In its resolution, the Board of Supervisors opposed the toll hike, noting that Loudoun citizens were "unlikely to benefit from the extension." Del. Joe T. May voiced his dissent in a letter to Whittington Clement, Commonwealth Transportation Secretary and chairman of the Commonwealth Transportation Board.

"What VDOT and the Commonwealth Transportation Board are proposing for commuters on the Dulles Toll Road is, in reality, not a fee increase but an implicit tax increase," May wrote. "They are attempting to impose this tax while avoiding substantive public debate and preventing elected officials from going on the record."

May is chairman of the House of Delegates Transportation Appropriations subcommittee and has senior standing on the Transportation Committee.

With "avoiding substantive debate," May was referring to what many perceived was a rush job by VDOT to get the toll hike approved.

No local information session was scheduled to take place in Northern Virginia until local officials pressured VDOT. And no local hearing — minus an afternoon video conference in Chantilly — was set for commuters to voice their opinions.

Leonard "Hobie" Mitchel, a member of the Commonwealth Transportation Board and local developer, was also displeased with the way VDOT handled the discussion on the proposed toll hike.

Mitchel has proposed that the Commonwealth Transportation Board investigate installing a new procedure for considering toll hikes in the future.

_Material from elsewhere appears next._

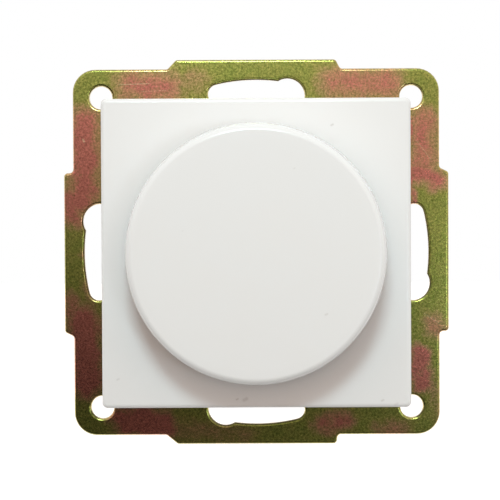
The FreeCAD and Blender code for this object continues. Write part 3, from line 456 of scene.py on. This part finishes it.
plateShape = {
    "half": 33.8, "corner": 4.2, "thickness": 1.2, "tabHalf": 14.7, "tabReach": 1.7, "tabRounding": 0.7,
    "tabFlares": [(1.6, 0.9), (0.8, 0.1), (0.2, 2.1), (0.8, 0.1)],
    "roll": 0.42, "plainRoll": 0.06, "flatStep": 0.06, "backBevel": 0.05, "rollSteps": 7,
    "holePlace": 28.6, "holeRadius": 2.1, "slotRadius": 30.0, "slotHalf": 1.8, "slotTail": 13.5,
    "headAngle": 11.4, "headRadius": 3.2, "headPlace": 29.4,
    # How many points the slot's outer arc, head, inner arc and tail have
    "slotCounts": (20, 30, 18, 14),
    "plainHoles": [(0.0, 0.0, 5.1), (15.8, 15.8, 1.55), (15.8, -15.8, 1.55), (-18.7, 1.9, 1.55),
                   (-14.6, -4.6, 1.6), (4.6, 15.0, 2.5), (-9.58, 0.0, 0.9), (9.58, 0.0, 0.9)],
    # The window's middle, width, height and corner radius
    "window": (2.5, -15.0, 21.4, 6.6, 1.0),
}


# A loop of (x, z) points turned about the middle by quarter turns, clockwise as seen from the front
def clockwise(loop, quarters):
    return loop @ np.linalg.matrix_power(np.array([[0, -1], [1, 0]]), quarters)


# The blank's outline: four round corners, and a tab with slanted ends on each side
def plateOutline(inset):
    half, tabHalf = plateShape["half"], plateShape["tabHalf"]
    tip = half + plateShape["tabReach"]
    corners, radii = [], []
    for i, (start, end) in enumerate(plateShape["tabFlares"]):
        side = np.array([(-half, half), (-tabHalf - start, half), (-tabHalf, tip), (tabHalf, tip),
                         (tabHalf + end, half)])
        corners.append(clockwise(side, i))
        radii += [plateShape["corner"]] + [plateShape["tabRounding"]] * 4
    return roundedPath(np.concatenate(corners), radii, inset)


# A round arc of (x, z) points about a centre, from one angle to another, both from +Z towards +X
def arcPoints(centre, r, start, end, count):
    t = np.linspace(start, end, count)
    return np.asarray(centre) + r * np.stack([np.sin(t), np.cos(t)], -1)


# An arc slot that opens into a round hole. Grown by a distance, each of its arcs changes radius, and the
# places where they meet are worked out again.
def keyholeLoop(quarters, grow):
    mid, halfWidth = plateShape["slotRadius"], plateShape["slotHalf"] + grow
    place, r = plateShape["headPlace"], plateShape["headRadius"] + grow
    tail, head = math.radians(plateShape["slotTail"]), math.radians(plateShape["headAngle"])
    centre = np.array([math.sin(head), math.cos(head)]) * place
    meets = []
    for edge in (mid + halfWidth, mid - halfWidth):
        angle = head - math.acos((edge ** 2 + place ** 2 - r ** 2) / (2 * edge * place))
        dx, dz = edge * math.sin(angle) - centre[0], edge * math.cos(angle) - centre[1]
        meets.append((angle, math.atan2(dx, dz)))
    (outerMeet, fromOuter), (innerMeet, fromInner) = meets
    fromInner += 2 * math.pi if fromInner < fromOuter else 0.0
    outerCount, headCount, innerCount, tailCount = plateShape["slotCounts"]
    tailCentre = mid * np.array([-math.sin(tail), math.cos(tail)])
    loop = np.concatenate([
        arcPoints((0, 0), mid + halfWidth, -tail, outerMeet, outerCount)[:-1],
        arcPoints(centre, r, fromOuter, fromInner, headCount),
        arcPoints((0, 0), mid - halfWidth, innerMeet, -tail, innerCount)[1:],
        arcPoints(tailCentre, halfWidth, -tail + math.pi, -tail + 2 * math.pi, tailCount)[1:-1],
    ])
    return clockwise(loop, quarters)


# A whole circle of (x, z) points, as an arc from 0 to a full turn without its repeated last point
def circleLoop(x, z, r, count=48):
    return arcPoints((x, z), r, 0, 2 * math.pi, count + 1)[:-1]


# The cut edges' rings run from the front flat round the edge to the back flat, and triangles fill both flats
def makePlate():
    front, flatStep, backBevel = -plateShape["thickness"], plateShape["flatStep"], plateShape["backBevel"]
    place, holeRadius = plateShape["holePlace"], plateShape["holeRadius"]
    # Each loop is a function of how far it lies inside the metal from its own cut edge
    rolled = [plateOutline]
    rolled += [lambda d, i=i: keyholeLoop(i, d) for i in range(4)]
    holes = [(x * place, z * place) for x in (-1, 1) for z in (-1, 1)]
    rolled += [lambda d, x=x, z=z: circleLoop(x, z, holeRadius + d) for x, z in holes]
    wx, wz, width, height, rounding = plateShape["window"]
    corners = [(wx - width / 2, wz - height / 2), (wx - width / 2, wz + height / 2),
               (wx + width / 2, wz + height / 2), (wx + width / 2, wz - height / 2)]
    plain = [lambda d, x=x, z=z, r=r: circleLoop(x, z, r + d) for x, z, r in plateShape["plainHoles"]]
    plain += [lambda d: roundedPath(corners, [rounding] * 4, -d)]
    edges = [(loop, plateShape["roll"]) for loop in rolled]
    edges += [(loop, plateShape["plainRoll"]) for loop in plain]
    frontRings, backRings, points, quads, start = [], [], [], [], 0
    for loopAt, edge in edges:
        rings = [(edge + flatStep, front)]
        rings += [(run, front + depth) for run, depth in quarterRound(edge, plateShape["rollSteps"])]
        rings += [(0.0, -backBevel), (backBevel, 0.0)]
        ring = [atDepth(loopAt(d), y) for d, y in rings]
        columns = len(ring[0])
        points.append(np.concatenate(ring))
        quads.append(ringQuads(len(ring), columns, closed=False) + start)
        frontRings.append(np.arange(columns) + start)
        backRings.append(np.arange(columns) + start + (len(ring) - 1) * columns)
        start += len(ring) * columns
    points = np.concatenate(points)
    outer = len(quads[0])
    quads = np.concatenate([quads[0]] + [q[:, ::-1] for q in quads[1:]])
    triangles = []
    for rings, facing in ((frontRings, -1), (backRings, 1)):
        flat = tessellate_polygon([[Vector((x, z, 0)) for x, _, z in points[ring]] for ring in rings])
        index = np.concatenate(rings)[np.array(flat)]
        a, b, c = (points[index[:, i]] for i in range(3))
        wrong = np.cross(b - a, c - a)[:, 1] * facing < 0
        index[wrong] = index[wrong][:, ::-1]
        triangles.append(index)
    triangles = np.concatenate(triangles)
    # The outline's walls must face away from the metal, as the flats do
    wall = points[quads[:outer]]
    outwards = (np.cross(wall[:, 1] - wall[:, 0], wall[:, 2] - wall[:, 0]) * wall.mean(1)).sum()
    if outwards < 0:
        quads = quads[:, ::-1]
    surfaces = [(points, quads, triangles)]
    piece = finishMesh("plateBlank", surfaces, chromateMaterial, "insert", sharp=40)
    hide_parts("support_plate")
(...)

"I think it should have been done better," Mitchel said.

KAREN RAE, Department of Rail and Public Transportation director, said that this toll hike should not precipitate many future hikes. This increase alone will fund the state contribution to Metro's cost for phase one and part of phase two. If no other transportation funds become available to finish phase two, another toll hike will be considered, but should not be a dramatic increase, Rae said.

"To the best of our knowledge, at the most it would be a similar increase tied to construction of phase two," she said.

Before settling on tolls as the preferred way to fund Metro, other funding mechanisms were considered, according to Rae.

"There was nowhere near enough dollars to fund a major transportation project," she said.